=== Supplied material ===
▼

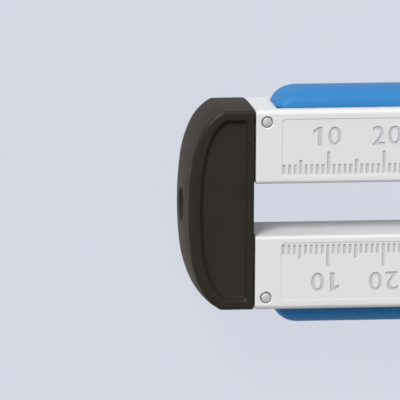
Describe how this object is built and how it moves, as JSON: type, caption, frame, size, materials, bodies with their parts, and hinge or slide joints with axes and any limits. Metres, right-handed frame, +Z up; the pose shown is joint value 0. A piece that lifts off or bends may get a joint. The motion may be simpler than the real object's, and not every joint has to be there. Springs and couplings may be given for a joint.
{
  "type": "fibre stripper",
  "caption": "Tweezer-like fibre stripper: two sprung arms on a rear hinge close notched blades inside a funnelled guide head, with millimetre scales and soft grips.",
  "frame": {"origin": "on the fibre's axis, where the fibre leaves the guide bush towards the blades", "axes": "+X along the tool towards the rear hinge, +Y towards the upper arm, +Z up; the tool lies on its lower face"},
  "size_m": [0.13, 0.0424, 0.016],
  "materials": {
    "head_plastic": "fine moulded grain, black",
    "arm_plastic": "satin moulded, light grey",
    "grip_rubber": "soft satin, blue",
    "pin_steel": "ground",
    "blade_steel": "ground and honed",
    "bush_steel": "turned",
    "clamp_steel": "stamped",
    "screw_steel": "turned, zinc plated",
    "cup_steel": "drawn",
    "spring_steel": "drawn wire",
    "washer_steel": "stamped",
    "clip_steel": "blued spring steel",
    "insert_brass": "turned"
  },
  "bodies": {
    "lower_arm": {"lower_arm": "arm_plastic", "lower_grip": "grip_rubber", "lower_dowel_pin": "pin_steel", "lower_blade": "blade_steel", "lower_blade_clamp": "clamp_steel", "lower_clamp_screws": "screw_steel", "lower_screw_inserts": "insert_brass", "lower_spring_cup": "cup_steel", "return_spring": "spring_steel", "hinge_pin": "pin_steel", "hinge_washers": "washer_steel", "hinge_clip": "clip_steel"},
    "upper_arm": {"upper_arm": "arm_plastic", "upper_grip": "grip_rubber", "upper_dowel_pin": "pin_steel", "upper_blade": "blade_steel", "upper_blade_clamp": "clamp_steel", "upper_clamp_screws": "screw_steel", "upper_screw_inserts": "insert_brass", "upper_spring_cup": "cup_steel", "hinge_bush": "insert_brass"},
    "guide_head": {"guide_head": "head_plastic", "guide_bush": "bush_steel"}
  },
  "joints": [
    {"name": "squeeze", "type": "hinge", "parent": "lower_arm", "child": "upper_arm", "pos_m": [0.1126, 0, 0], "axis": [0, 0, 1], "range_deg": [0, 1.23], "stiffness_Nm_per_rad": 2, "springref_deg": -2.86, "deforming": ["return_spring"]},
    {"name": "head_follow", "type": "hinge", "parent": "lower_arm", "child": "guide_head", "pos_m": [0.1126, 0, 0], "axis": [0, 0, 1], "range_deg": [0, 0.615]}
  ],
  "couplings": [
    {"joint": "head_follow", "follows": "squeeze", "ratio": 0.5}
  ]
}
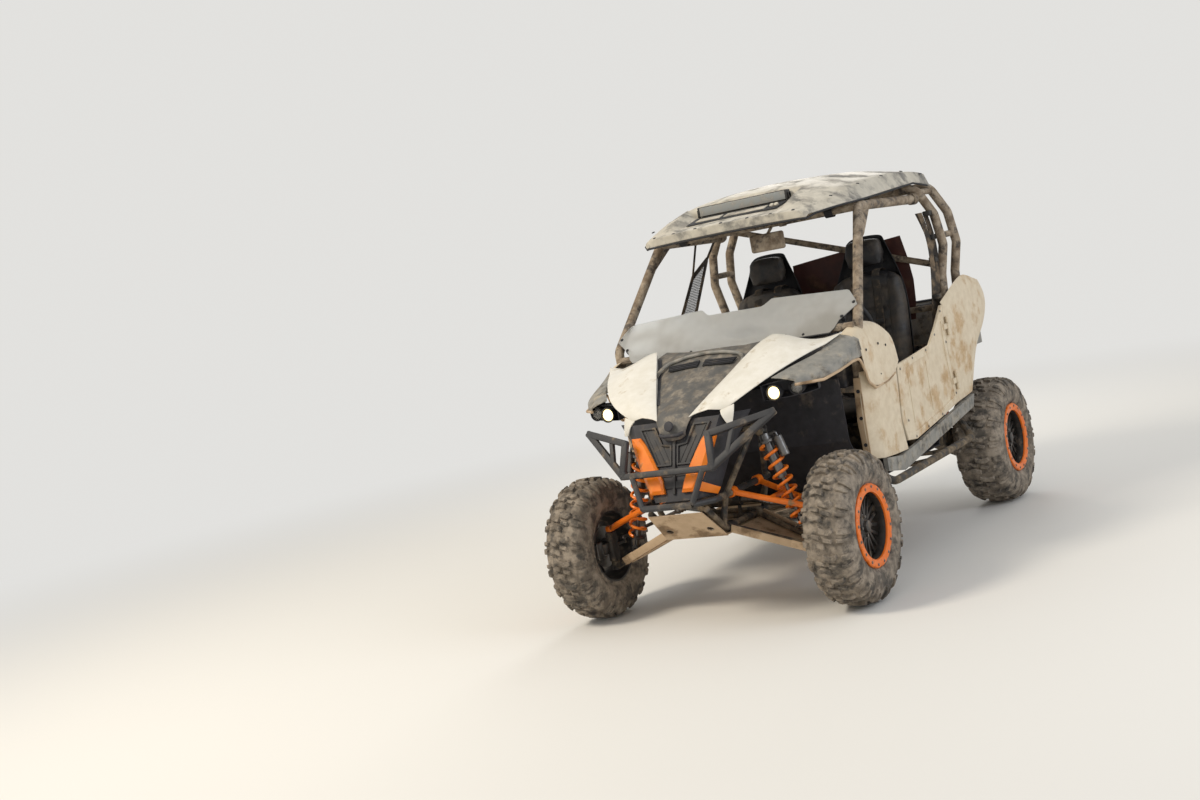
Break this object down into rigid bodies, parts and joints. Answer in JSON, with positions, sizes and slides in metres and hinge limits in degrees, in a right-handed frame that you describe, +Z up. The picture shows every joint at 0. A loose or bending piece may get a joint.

▲

=== Task objective ===
Set down all of the records shown above once more, exactly.

=== Solution below ===
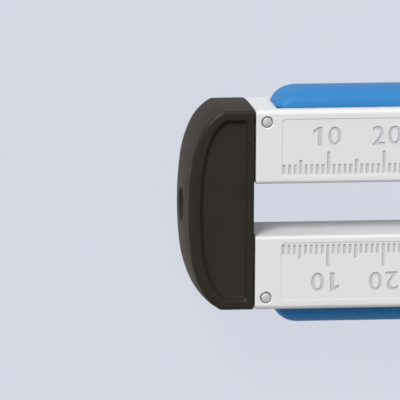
Describe how this object is built and how it moves, as JSON: type, caption, frame, size, materials, bodies with their parts, and hinge or slide joints with axes and any limits. Metres, right-handed frame, +Z up; the pose shown is joint value 0. A piece that lifts off or bends may get a joint. The motion may be simpler than the real object's, and not every joint has to be there. Springs and couplings may be given for a joint.
{
  "type": "fibre stripper",
  "caption": "Tweezer-like fibre stripper: two sprung arms on a rear hinge close notched blades inside a funnelled guide head, with millimetre scales and soft grips.",
  "frame": {"origin": "on the fibre's axis, where the fibre leaves the guide bush towards the blades", "axes": "+X along the tool towards the rear hinge, +Y towards the upper arm, +Z up; the tool lies on its lower face"},
  "size_m": [0.13, 0.0424, 0.016],
  "materials": {
    "head_plastic": "fine moulded grain, black",
    "arm_plastic": "satin moulded, light grey",
    "grip_rubber": "soft satin, blue",
    "pin_steel": "ground",
    "blade_steel": "ground and honed",
    "bush_steel": "turned",
    "clamp_steel": "stamped",
    "screw_steel": "turned, zinc plated",
    "cup_steel": "drawn",
    "spring_steel": "drawn wire",
    "washer_steel": "stamped",
    "clip_steel": "blued spring steel",
    "insert_brass": "turned"
  },
  "bodies": {
    "lower_arm": {"lower_arm": "arm_plastic", "lower_grip": "grip_rubber", "lower_dowel_pin": "pin_steel", "lower_blade": "blade_steel", "lower_blade_clamp": "clamp_steel", "lower_clamp_screws": "screw_steel", "lower_screw_inserts": "insert_brass", "lower_spring_cup": "cup_steel", "return_spring": "spring_steel", "hinge_pin": "pin_steel", "hinge_washers": "washer_steel", "hinge_clip": "clip_steel"},
    "upper_arm": {"upper_arm": "arm_plastic", "upper_grip": "grip_rubber", "upper_dowel_pin": "pin_steel", "upper_blade": "blade_steel", "upper_blade_clamp": "clamp_steel", "upper_clamp_screws": "screw_steel", "upper_screw_inserts": "insert_brass", "upper_spring_cup": "cup_steel", "hinge_bush": "insert_brass"},
    "guide_head": {"guide_head": "head_plastic", "guide_bush": "bush_steel"}
  },
  "joints": [
    {"name": "squeeze", "type": "hinge", "parent": "lower_arm", "child": "upper_arm", "pos_m": [0.1126, 0, 0], "axis": [0, 0, 1], "range_deg": [0, 1.23], "stiffness_Nm_per_rad": 2, "springref_deg": -2.86, "deforming": ["return_spring"]},
    {"name": "head_follow", "type": "hinge", "parent": "lower_arm", "child": "guide_head", "pos_m": [0.1126, 0, 0], "axis": [0, 0, 1], "range_deg": [0, 0.615]}
  ],
  "couplings": [
    {"joint": "head_follow", "follows": "squeeze", "ratio": 0.5}
  ]
}
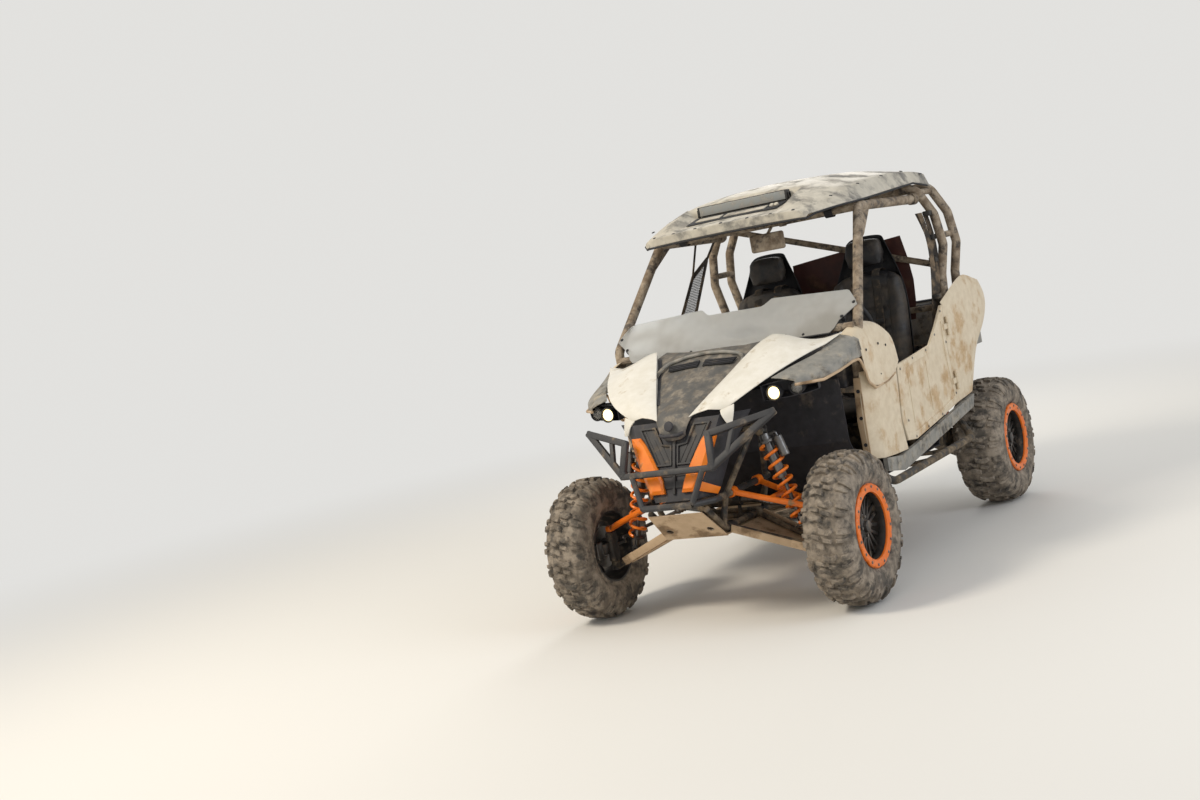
Break this object down into rigid bodies, parts and joints. Answer in JSON, with positions, sizes and slides in metres and hinge limits in degrees, in a right-handed frame that you describe, +Z up. The picture shows every joint at 0. A loose or bending piece may get a joint.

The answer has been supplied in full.